Now, if this were a really good story there would be a fun twist where the bed that I neglected grew a beautiful carpet of wildflowers and the sweetest strawberries and best vegetables I’ve ever eaten.
But that’s not what happened. The tomato plants that grew in the garden bed that I neglected were sickly and never blossomed. The rabbits got to the strawberries and the okra never put down roots.
But the bed that I nurtured and cared for, the bed that I carefully tended to – the plants in that bed thrived, and my family has been eating squash and green beans and bell peppers every day even though they don’t want to.

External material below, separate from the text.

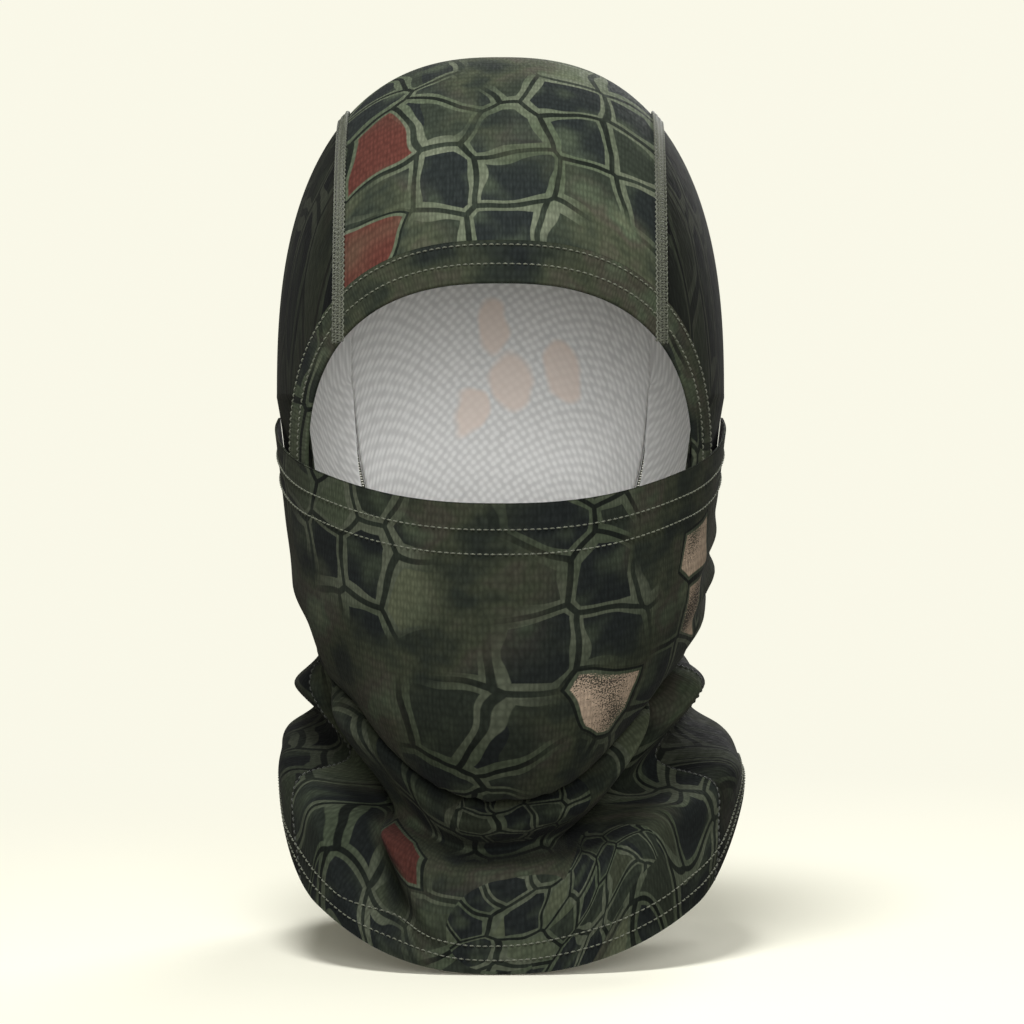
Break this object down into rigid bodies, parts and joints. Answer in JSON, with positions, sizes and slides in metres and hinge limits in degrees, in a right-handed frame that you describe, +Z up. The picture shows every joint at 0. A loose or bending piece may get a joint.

What we tend to grows. Every message we get from the world around us tells us to store up treasures in our barns, to centering our time and emotional energy and worry on the things of this world. We can put our energy in that garden bed. We can tend to our finances at the expense of other things in hope that they will give us the safety and happiness we seek. But as Jesus warns us in this parable today, to do that is to ask money to do something it cannot do.
But the paradox is, I don’t think we can turn away from the pressure to tend to our treasure at the expense of God just by telling ourselves we should, or just by feeling guilty.
The only way to move away from trying to find security in riches is - in Jesus’ beautiful phrase - to “be rich toward God.” If we turn our attention to the garden bed that is our spiritual life: our life of prayer, of service, of love for friend and stranger, of care for the orphan, the widow the refugee, that garden will respond to our attention richly. That garden will flourish. We turn away from one unfruitful garden bed by tending to the other. To tend to our spiritual life to tend to that garden is to be rich toward God, and to experience the richness of life in Christ.
What we tend to grows. Or as Jesus says, where your treasure is, there your heart will be also.
The great church reformer Martin Luther said that being a Christian requires three kinds of conversion: conversion of the heart, conversion of the mind, and conversion of the wallet.
That last one might well be the hardest. But it’s the only way to freedom and joy. Amen.